Hay cosas que son más bien difíciles de explicar; entre ellas están los cuajinicuiles. Unas vainas que contienen dentro unos frutos envueltos en pelusilla dulce. No; por eso digo que hay dificultad. Trataré de ser más preciso: hay en algunas regiones cálidas en México un árbol de la familia de las mimosas que da una vaina de aproximadamente veinte centímetros de largo por cuatro o cinco de ancho; al abrirla –la tuerces por los extremos y se separan por el centro sus dos valvas como una vaina de chícharos-, se encuentra uno con unas semillas duras color café oscuro y con tendencia a la forma rectangular, cinco o seis, formadas como golosinas amorosamente empacadas, envueltas en una materia blanca como hecha a base de pelusilla adherida a una materia gelatinosa que envuelve y protege a la semilla. Pues esta pelusilla y su materia asociada es lo aprovechable del fruto; dulce y delicada se deja roer en torno a la semilla que no hay que intentar morder siquiera porque es de dureza considerable.
No, no; siento que he fracasado, que nadie que desconozca los cuajinicuiles se los puede imaginar con esta descripción. Cuando la abres no se ven las semillas, se ve un mullido espacio de blancas y algodonosas formas inquietantes. Quizás me acerque a una apariencia técnica del objeto, su tamaño y su color externo, que es de un verde serio y se va transformando con tonos marrones conforme madura, pero su consistencia suave y su frescura de fruto tropical no encuentro cómo describirlas. No se parece a la manzana ni al higo, no es cercana al melón ni se parece a la ciruela; ah, un momento, tal vez podríamos encontrar un camino si nos acercamos a la chirimoya; sí, cierta familiaridad puede haber con esa blanca pulpa y esa ácida dulzura sin ofensa que ofrece la chirimoya, aunque el cuajinicuil es más etéreo, menos contundente, menos masa y más promesa; en lugar de ser su pulpa una pasta cremosa es un tejido sutil de filamentos que gustan de secretear con la lengua acerca de cosas que ocurren en las noches boscosas tropicales; alas de insectos, patas de bichitos que escalan las alturas de los árboles para encontrarse con sus dioses, velos en que se envuelven los espíritus de la fruta para enseñarse unos a otros las calidades de su azúcar.

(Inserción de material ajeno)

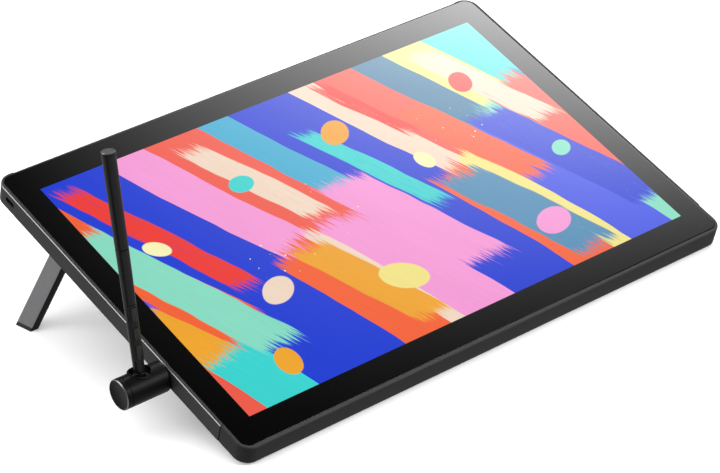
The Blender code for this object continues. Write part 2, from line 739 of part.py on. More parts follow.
def make_front_barrel(pen):
    heights = (NOSE_TOP + GAP, SEAM_HEIGHT)
    barrel = sleeve("pen_front_barrel", pen, heights, 0.0, -PEN_WALL, "pen_black")
    low, high = PLATE_HEIGHTS
    half_width = PLATE_HALF_WIDTH + GAP
    window = pill_block("cut_plate_window", pen, half_width, (low - GAP, high + GAP), 0.0020)
    combine(barrel, window)


def make_button_plate(pen):
    low, high = PLATE_HEIGHTS
    plate = sleeve("pen_button_plate", pen, (low - 0.0020, high + 0.0020), 0.00035, -0.0005, "pen_black")
    kept = pill_block("keep_plate", pen, PLATE_HALF_WIDTH, PLATE_HEIGHTS, 0.0018)
    combine(plate, kept, "INTERSECT")
    hole_half = BUTTON_HALF_WIDTH + GAP
    for index, (button_low, button_high) in enumerate(BUTTON_HEIGHTS):
        heights = (button_low - GAP, button_high + GAP)
        combine(plate, pill_block(f"cut_button_hole_{index + 1}", pen, hole_half, heights, 0.0016))


def make_pen_buttons(pen):
    for word, (low, high) in zip(("lower", "middle", "upper"), BUTTON_HEIGHTS):
        heights = (low - 0.0010, high + 0.0010)
        button = sleeve(f"pen_button_{word}", pen, heights, 0.00065, -0.0003, "button_black")
        kept = pill_block(f"keep_button_{word}", pen, BUTTON_HALF_WIDTH, (low, high), 0.0013)
        combine(button, kept, "INTERSECT")


def make_nose_and_nib(pen):
    outside = [
        (0.0022, NOSE_TOP), (FRONT_RADIUS - 0.00005, NOSE_TOP), (0.0031, 0.0115), (0.0026, 0.0080),
        (0.0019, 0.0045), (0.0012, 0.0016),
    ]
    inside = [(0.0010, 0.0016), (0.0010, 0.0090)]
    turned("pen_nose_cone", pen, (0, 0, 0), [*outside, *inside], "pen_black", hollow=True)
    turned(
        "pen_nib", pen, (0, 0, 0),
        [(0.0, 0.0150), (0.0007, 0.0150), (0.0007, 0.0010), (0.0004, 0.0002), (0.0, 0.0)],
        "plastic_grey", segments=12,
    )


def make_rear_barrel(pen):
    cap_low = PEN_LENGTH - 0.0015
    top = cap_low - GAP
    bottom = SEAM_HEIGHT + GAP
    profile = [
        (TOP_RADIUS - PEN_WALL, top), (TOP_RADIUS, top),
        (SEAM_RADIUS, bottom), (SEAM_RADIUS - PEN_WALL, bottom),
    ]
    turned("pen_rear_barrel", pen, (0, 0, 0), profile, "pen_black", hollow=True)
    turned(
        "pen_end_cap", pen, (0, 0, 0),
        [
            (0.0, PEN_LENGTH), (TOP_RADIUS - 0.0004, PEN_LENGTH), (TOP_RADIUS, PEN_LENGTH - 0.0004),
            (TOP_RADIUS, cap_low), (0.0030, cap_low), (0.0030, cap_low - 0.0040), (0.0, cap_low - 0.0040),
        ],
        "pen_black",
    )


def make_pen_insides(pen):
    """Coil core behind the nib, pressure sensor behind the coil, then the long board."""
    turned(
        "pen_coil_core", pen, (0, 0, 0),
        [(0.0010, 0.0320), (0.0019, 0.0320), (0.0019, 0.0155), (0.0010, 0.0155)],
        "ferrite", hollow=True, segments=16,
    )
    rod("pen_pressure_sensor", pen, (0, 0, 0.0350), 0.0019, 0.0050, "steel", segments=16)
    slab("pen_board", pen, (-0.0018, 0.0018), (0.0002, 0.0010), (0.0380, 0.1100), "board_green")


# ---------------------------------------------------------------- assembly

def build():
    stand = add_frame("tablet_frame", None, (-BOX_CENTRE_X, -BOX_CENTRE_Y, SCREEN_HEIGHT), (TILT, 0, 0))
    reach = 0.4
    below_floor = slab("cut_floor", None, (-reach, reach), (-reach, reach), (-0.1, 0.0))
    below_pad_line = slab("cut_pad_line", None, (-reach, reach), (-reach, reach), (-0.1, PAD_HEIGHT + GAP))
    above_pad = slab("cut_above_pad", None, (-reach, reach), (-reach, reach), (PAD_HEIGHT, 0.3))

    frame = make_front_frame(stand)
    left_rail = make_side_rail(stand, -1, "left")
    make_side_rail(stand, 1, "right")
    cut_wall_openings(stand, frame, left_rail)
    make_display_stack(stand)
    make_chassis_plate(stand)
    make_electronics(stand)
    make_usb_port(stand)
    make_power_button(stand)
    make_back_cover(stand)
    make_cover_screws(stand)
    make_rubber_feet(stand, below_floor)
    for side, word in ((-1, "left"), (1, "right")):
        make_leg(stand, side, word, below_floor, below_pad_line, above_pad)
        make_leg_bracket(stand, side, word)

    holder = add_frame("holder_axis", stand, (HOLDER_X, HOLDER_Y, HOLDER_Z), (-PEN_LEAN, 0, 0))
    make_holder_body(stand, holder)
    make_socket_liner(holder)
    make_holder_cap(holder)
    make_nibs(holder)
    make_holder_plug(stand)

    pen = add_frame("pen_axis", holder, (0, 0, -PEN_SINK), (0, 0, PEN_ROLL))
    make_front_barrel(pen)
    make_button_plate(pen)
    make_pen_buttons(pen)
    make_nose_and_nib(pen)
    make_rear_barrel(pen)
    make_pen_insides(pen)


clear_scene()
PARTS = make_collection("pen_display_tablet")
CUTTERS = make_collection("cutters")
SURFACES = {name: make_finish(name) for name in FINISHES}
build()
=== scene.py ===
import json
import math

import bmesh
import bpy
from mathutils import Matrix, Vector


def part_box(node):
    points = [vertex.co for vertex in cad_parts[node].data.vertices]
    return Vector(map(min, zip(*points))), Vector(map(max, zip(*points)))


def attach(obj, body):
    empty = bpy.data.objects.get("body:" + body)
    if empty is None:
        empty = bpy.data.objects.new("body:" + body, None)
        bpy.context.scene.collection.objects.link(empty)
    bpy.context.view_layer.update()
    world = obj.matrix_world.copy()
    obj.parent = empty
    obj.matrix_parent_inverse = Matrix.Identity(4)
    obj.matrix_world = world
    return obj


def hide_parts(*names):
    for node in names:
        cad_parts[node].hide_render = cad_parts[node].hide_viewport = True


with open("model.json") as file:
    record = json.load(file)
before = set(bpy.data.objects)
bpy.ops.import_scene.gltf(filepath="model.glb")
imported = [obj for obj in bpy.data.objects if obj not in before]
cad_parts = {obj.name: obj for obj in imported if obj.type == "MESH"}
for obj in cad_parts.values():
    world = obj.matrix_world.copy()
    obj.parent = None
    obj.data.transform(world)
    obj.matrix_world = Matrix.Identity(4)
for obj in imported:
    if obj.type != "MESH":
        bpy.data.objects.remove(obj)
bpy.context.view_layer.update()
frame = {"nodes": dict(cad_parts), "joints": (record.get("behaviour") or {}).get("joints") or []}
JOINTS = {joint["name"]: joint for joint in frame["joints"]}

# Sizes in metres, in the frame of the piece they belong to. GLASS_GAP is also the leg's gap over its pad.
GAP = 0.0003
GLASS_GAP = 0.0001
SEAM_WIDTH = 0.0005
PICTURE = Vector((0.34468, 0.21542))
PICTURE_CENTRE = Vector((0.0, -0.0003))
GLASS_RADIUS = 0.007
CORNER_RADIUS = 0.0095
WALL_INSET = 0.004
RIM_DROP = 0.0009
RIM_WIDTH = 0.0012
RAIL_SEAM = -0.106
RAIL_REAR_END = -0.178
COVER_INSET = 0.006
COVER_SLOPE = 0.0039
TROUGH_X = (0.0745, 0.169)
TROUGH_HALF_WIDTH = 0.0076
TROUGH_WALL = 0.0014
HINGE_BAY_X = 0.153
HINGE_BAY_HALF_WIDTH = 0.01
SCREW_COUNT = 6
VENT_COUNT = 9
VENT_PITCH = 0.007
LEG_EDGE = 0.0006
LEG_BORE_RADIUS = 0.0013
CORNER_STEPS = 16
ROUND_STEPS = 96

# Turns that lay a shape's own Z along the tablet's X or Y.
ALONG_X = Matrix(((0, 0, 1, 0), (1, 0, 0, 0), (0, 1, 0, 0), (0, 0, 0, 1)))
ALONG_Y = Matrix(((0, 1, 0, 0), (0, 0, 1, 0), (1, 0, 0, 0), (0, 0, 0, 1)))


# ---- frames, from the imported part

def basis(origin, x, y, z):
    """A frame at origin with the given axes."""
    return Matrix.Translation(origin) @ Matrix((x, y, z)).transposed().to_4x4()


def box_in(place, *nodes):
    """Lowest and highest corners of CAD nodes, measured along the axes of a frame."""
    inverse = place.inverted()
    points = [inverse @ vertex.co for node in nodes for vertex in frame["nodes"][node].data.vertices]
    return Vector(map(min, zip(*points))), Vector(map(max, zip(*points)))


def tablet_frame():
    """Origin in the middle of the glass's face, +X right, +Y up the picture, +Z out of the glass."""
    right = Vector((1, 0, 0))
    rise = Vector(JOINTS["leg_left_fold"]["axis"]).normalized()
    turn = basis((0, 0, 0), right, rise, right.cross(rise))
    low, high = box_in(turn, "cover_glass")
    return turn @ Matrix.Translation(((low.x + high.x) / 2, (low.y + high.y) / 2, high.z))


def leg_frame(side, word):
    """Origin on the hinge pin, Y along it and Z up the leg."""
    joint = JOINTS[f"leg_{word}_fold"]
    splay = math.radians(max(map(abs, joint["range_deg"])) - 90)
    turn = TABLET.to_3x3().to_4x4() @ Matrix.Rotation(-side * splay, 4, "Y")
    return Matrix.Translation(joint["pos_m"]) @ turn


def holder_frame():
    """Origin where the pen's line crosses the post's, X along the post and Z up the pen."""
    low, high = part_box("holder_cap")
    middle = (low + high) / 2
    low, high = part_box("pen_end_cap")
    middle.x = (low.x + high.x) / 2
    right = Vector((1, 0, 0))
    up = Vector(JOINTS["pen_lift"]["axis"]).normalized()
    return basis(middle, right, up.cross(right), up)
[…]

Pero el cuajinicuil, con todo y ser una exquisita forma de lo oculto misterioso, es una fruta corriente que no tiene prácticamente lugar en el mercado; hay cuando hay, nadie la cultiva, la recogen cuando los árboles generosos la dan y la llevan a vender a ver si les dan algo por ella; no está en el ranking mundial de frutos que esperan su oportunidad para ocupar los espacios de los grandes almacenes. No lo sé, pero supongo que no hay ninguna empresa de mejoramiento genético de frutos que esté estudiando cómo hacer más lenta su maduración, más abundante su pulpa, más explícito su olor, o cómo mejorar su empaque para que resista la exportación, o cómo uniformar su tamaño y color para que ofrezca más garantías en el mercado internacional; pertenece todavía al orden de las cosas puras. Si alguien tiene información que contradiga mi escepticismo, le ruego que me la haga saber a la brevedad posible. Hoy amanecí con un fuerte antojo de cuajinicuiles.